In its endless quest to feed the all-consuming beast of laptop storage demand, Toshiba has launched a new high-capacity, lightweight hard disk drive for notebooks.
Multi-media, games and high-end application have all created an insatiable appetite for gigabytes among mobile users, said Toshiba’s marketing manager Dean Edwards, and the most cost-effective way to feed this monster is through hard-disk drives (HDDs).
The 1.8in HDD technology runs at 5,400rpm. It can store 250GB, giving it a
density of 378.8GB/inch2.
The challenge was to create high capacity without neutralising the portability
that Toshiba’s system building clients need to achieve for their notebook
ranges.
Further reading
The technology is so specialist it will only be available to Toshiba’s system builder clients and OEM partners, promised Edwards.

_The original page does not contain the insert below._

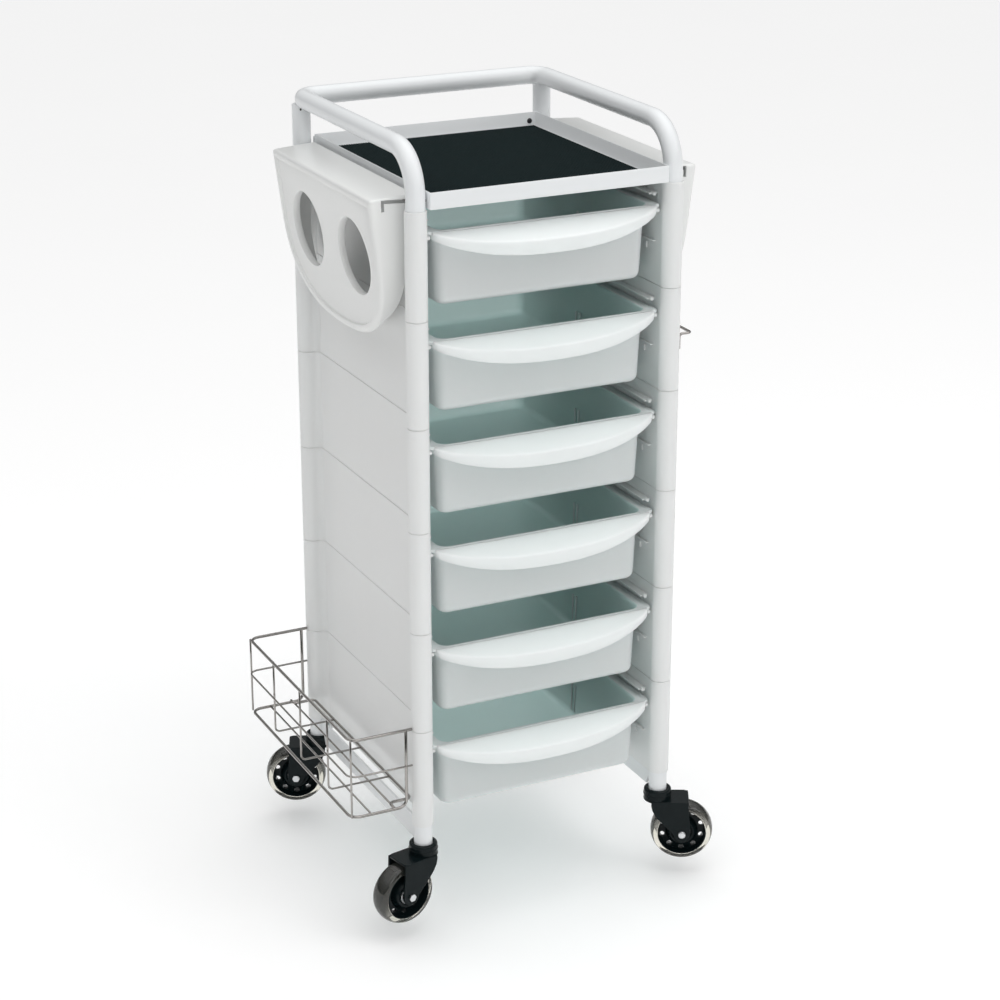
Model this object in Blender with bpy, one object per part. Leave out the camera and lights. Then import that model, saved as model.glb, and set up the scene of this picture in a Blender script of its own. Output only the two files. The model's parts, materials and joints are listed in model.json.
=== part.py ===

Market analyst IDC recently reported that sales of notebooks and ultra-portables are still the fastest-growing sector of the computing market.
Second quarter 2008 sales for notebooks in Europe were up 60 per cent
compared with the same period last year.
While some growth has been driven by the popularity of sub-notebooks, it is
mostly driven by a desire for vast media and data libraries among mobile users.
“Whether you are playing a game, watching a corporate video on YouTube, or just plain gene splicing, a mobile user needs masses of storage. It has to be vast, and it has to be fast,” said Rob Heath, mobile technology product manager at laptop maker Stone Computers.
Forget all the hype about solid-state disk technology, old-fashioned hard disks still do the business, argued Edwards. Solid state may be fast, he said, but HDD continues to evolve.
“The average seek time of this technology is 15ms,” he said. “How quickly do you need to retrieve your information?”